La Fondation Restena s’est agrandie - jusqu’à atteindre un nouveau rythme de croisière en 2020 lorsque l’effectif se stabilise juste au-dessus des 20 personnes, mais ce n’est pas là la seule évolution qu’Alain constate. Les problématiques de sécurité informatique, inexistantes au début de l’aventure RESTENA, ont pris une place de plus en plus importante dans l’architecture réseau. La crédulité des premiers développements a laissé place à une réalité du terrain assez cruelle. Les attaques sont monnaies courantes, presque quotidiennes, les infrastructures doivent perpétuellement s’adapter, les mesures adéquates être prises.

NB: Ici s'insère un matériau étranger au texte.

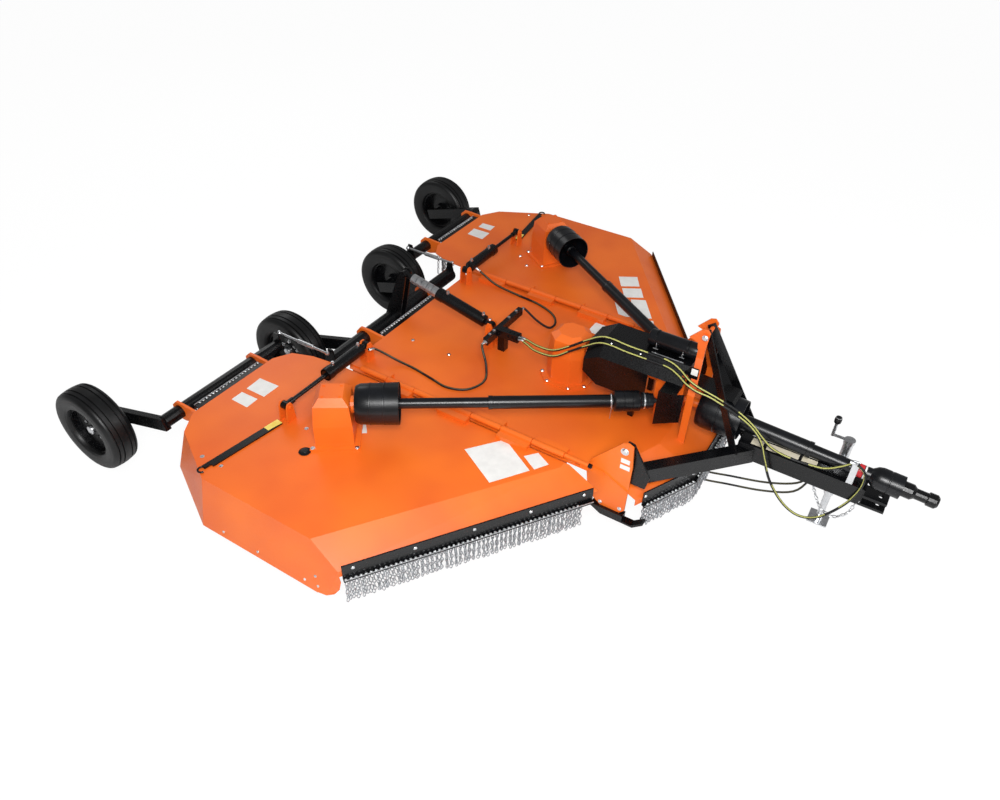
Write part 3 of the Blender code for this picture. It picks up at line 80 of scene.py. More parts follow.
FOLD = ((0.690, -0.600, 0.700), (1.560, -0.600, 0.700))
MANIFOLD_FRONT = -1.610
WHEELS = {"wing": (2.200, 0.731), "centre": (0.689, 0.230)}
TYRE_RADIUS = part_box("left_wing_tyre")[1].z / 2
TYRE_HALF = (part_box("left_wing_tyre")[1].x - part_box("left_wing_tyre")[0].x) / 2
SMOOTH = 48
SIDES = ((1, "left"), (-1, "right"))
CORNERS = ((1, 1), (1, -1), (-1, 1), (-1, -1))
FOOT_TOP = DECK_TOP + 0.0153
PLATE_SIDE = 0.8073
BEAM_TOP = 0.6302
LABEL_LIFT = 0.0002
LABEL_THICK = 0.0008


def at(x, back, z):
    """A point from its place across the machine, its place along it and its height."""
    return Vector((x, back - MIDDLE, z))


# Shapes: each returns a closed mesh in the frame's space

def mesh_of(points, faces):
    """A closed mesh, its faces turned outwards."""
    data = bpy.data.meshes.new("shape")
    data.from_pydata([tuple(p) for p in points], [], faces)
    work = bmesh.new()
    work.from_mesh(data)
    bmesh.ops.recalc_face_normals(work, faces=work.faces)
    work.to_mesh(data)
    work.free()
    return data


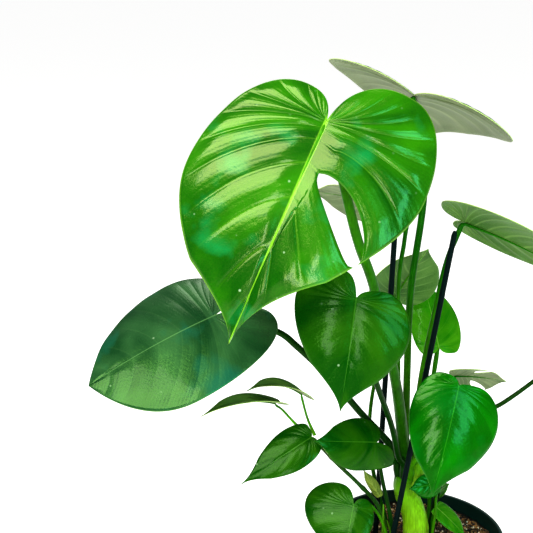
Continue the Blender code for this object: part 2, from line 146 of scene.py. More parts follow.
def moulded_polypropylene():
    """Injection moulded polypropylene: a satin skin with a faint moulded grain, scuffs and soil dust.

    The moulded grain is really about 0.1 mm across, and is drawn coarser so that it shows.
    """
    material, shader, add = new_finish("moulded_polypropylene", IOR=1.49, Specular_IOR_Level=0.3)
    place = add("ShaderNodeTexCoord").outputs["Object"]
    dust = add("ShaderNodeTexNoise", {"Vector": place, "Scale": 1 / DUST_PATCH, "Detail": 6.0})
    dusty = add("ShaderNodeMapRange", {"Value": dust, "From Min": 0.56, "From Max": 0.80, "To Max": 0.35})
    colour = add("ShaderNodeMix", {MIX_FACTOR: dusty, MIX_A: linear("08302a"), MIX_B: linear("2c3a32")},
                 data_type="RGBA")
    gloss = add("ShaderNodeMapRange", {"Value": dust, "To Min": 0.28, "To Max": 0.58})
    grain = add("ShaderNodeTexNoise", {"Vector": place, "Scale": 1 / MOULD_GRAIN, "Detail": 2.0})
    bump = add("ShaderNodeBump", {"Height": grain, "Strength": 0.25, "Distance": 0.0002})
    plug(shader, {"Base Color": colour, "Roughness": gloss, "Normal": bump})
    return material


band_foot = POT_HEIGHT - RIM_BAND
lip = [(RIM_RADIUS - WALL * (1 - sin(radians(angle))), POT_HEIGHT - WALL / 2 * (1 - cos(radians(angle))))
       for angle in (-80, -50, -20, 0, 20, 50, 80)]
inside = [(0, WALL), (FOOT_RADIUS - WALL - 0.002, WALL), (FOOT_RADIUS - WALL, WALL + 0.002),
          (wall_radius(band_foot) - WALL, band_foot), (RIM_RADIUS - 2 * WALL, band_foot + 0.003)]
rim_band = [(RIM_RADIUS, POT_HEIGHT - 0.002), (RIM_RADIUS, band_foot + 0.0008),
            (RIM_RADIUS - 0.0006, band_foot), (wall_radius(band_foot), band_foot - 0.0004)]
outside = [(wall_radius(GROOVE_TOP), GROOVE_TOP), (wall_radius(GROOVE_FOOT) - 0.0004, GROOVE_FOOT),
           (wall_radius(0.004), 0.004)]
standing_ring = [(FOOT_RADIUS, 0.0015), (FOOT_RADIUS - 0.0012, 0.0003), (FOOT_RADIUS - 0.0022, 0),
                 (FOOT_RADIUS - 0.005, 0), (FOOT_RADIUS - 0.0056, 0.0004), (0, 0.0004)]
pot = add_piece("nursery_pot",
                turned("nursery_pot", [*inside, *lip, *rim_band, *outside, *standing_ring], POT_SIDES),
                moulded_polypropylene())
drills = bmesh.new()
for hole in range(DRAIN_HOLES):
    angle = 2 * pi * (hole + 0.5) / DRAIN_HOLES
    drill = bmesh.ops.create_cone(drills, cap_ends=True, segments=24, radius1=DRAIN_RADIUS,
                                  radius2=DRAIN_RADIUS, depth=0.01)
    bmesh.ops.translate(drills, verts=drill["verts"],
                        vec=(DRAIN_CIRCLE * cos(angle), DRAIN_CIRCLE * sin(angle), 0))
drain_drills = add_piece("drain_drills", mesh_from(drills, "drain_drills"))
cut = pot.modifiers.new("drain holes", "BOOLEAN")
cut.solver = "EXACT"
cut.object = drain_drills
applied(pot)
bpy.data.objects.remove(drain_drills)
pot.data.shade_smooth()
pot.data.set_sharp_from_angle(angle=SHARP_EDGE)
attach(pot, "root")
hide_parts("pot")


# POTTING SOIL
# Damp peat and composted bark filled to 12 mm below the rim, loose on top, with bark chips, root
# fibres and grains of perlite lying in it. It is tipped in around the roots and pressed by hand.

SOIL_TOP = 0.128
SOIL_GAP = 0.0004
SOIL_LUMP = 0.0022
SOIL_RINGS = 64
SOIL_SIDES = 220
BARE_EDGE = 0.004
HEAPS_PER_METRE = 45
LUMPS_PER_METRE = 160
PEAT_CRUMB = 0.0024
PEAT_CLUMP = 0.003


def damp_peat():
    """Damp peat and bark fines: near black crumbs with lighter brown fibres, no shine but wet specks."""
    material, shader, add = new_finish("damp_peat", IOR=1.45)
    place = add("ShaderNodeTexCoord").outputs["Object"]
    crumbs = add("ShaderNodeTexNoise",
                 {"Vector": place, "Scale": 1 / PEAT_CRUMB, "Detail": 8.0, "Roughness": 0.7})
    clumps = add("ShaderNodeTexVoronoi", {"Vector": place, "Scale": 1 / PEAT_CLUMP})
    share = add("ShaderNodeMapRange", {"Value": crumbs, "From Min": 0.42, "From Max": 0.72})
    colour = add("ShaderNodeMix", {MIX_FACTOR: share, MIX_A: linear("070402"), MIX_B: linear("33200f")},
                 data_type="RGBA")
    wet = add("ShaderNodeMapRange", {"Value": crumbs, "To Min": 0.55, "To Max": 1.0})
    rough = add("ShaderNodeBump", {"Height": crumbs, "Distance": 0.0012})
    lumps = add("ShaderNodeBump", {"Height": clumps, "Distance": 0.0010, "Normal": rough})
    plug(shader, {"Base Color": colour, "Roughness": wet, "Normal": lumps})
    return material


def grain_finish(name, dark, light, roughness, grain_size):
    """The skin of a loose grain, chip or fibre: two tones that vary from one to the next, and pits."""
    material, shader, add = new_finish(name, Roughness=roughness, IOR=1.5)
    place = add("ShaderNodeTexCoord").outputs["Object"]
    tone = add("ShaderNodeTexNoise", {"Vector": place, "Scale": 0.6 / grain_size, "Detail": 3.0})
    share = add("ShaderNodeMapRange", {"Value": tone, "From Min": 0.38, "From Max": 0.62})
    colour = add("ShaderNodeMix", {MIX_FACTOR: share, MIX_A: linear(dark), MIX_B: linear(light)},
                 data_type="RGBA")
    pits = add("ShaderNodeTexNoise", {"Vector": place, "Scale": 3 / grain_size, "Detail": 4.0})
    bump = add("ShaderNodeBump", {"Height": pits, "Distance": grain_size / 6})
    plug(shader, {"Base Color": colour, "Normal": bump})
    return material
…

« Je trouve le développement qui s’est passé pour Internet et le réseau de manière générale à la fois énorme et inquiétant, notamment à cause des problèmes de sécurité. »
La relève
Alors que s’ouvre un nouveau chapitre de sa vie placé sous le signe du jardinage, du bricolage de la photographie et des voyages, Alain passe le relais. Marc Stiefer, toujours aux manettes du Helpdesk, en collaboration avec Pierre-Yves Goubet assurent le ‘service-client’. Jorge Carvalho et Denis Otté reprennent quant à eux son portefeuille de contacts et de compétences dans la gestion technique de l’infrastructure réseau RESTENA.
Après plus de trois décennies passées au chevet du réseau RESTENA, Alain part donc, non sans oublier de disséminer quelques conseils au passage : ne pas perdre de vue le réseau RESTENA dans le développement futur de l'organisation Restena et assurer un équilibre entre la gestion du réseau RESTENA et les engagements pris par Restena auprès de LU-CIX pour la gestion du backbone national d'échange Internet LU-CIX et l’exploitation du centre national de filtrage d’attaques volumétriques DDoS (Distributed Denial of Service).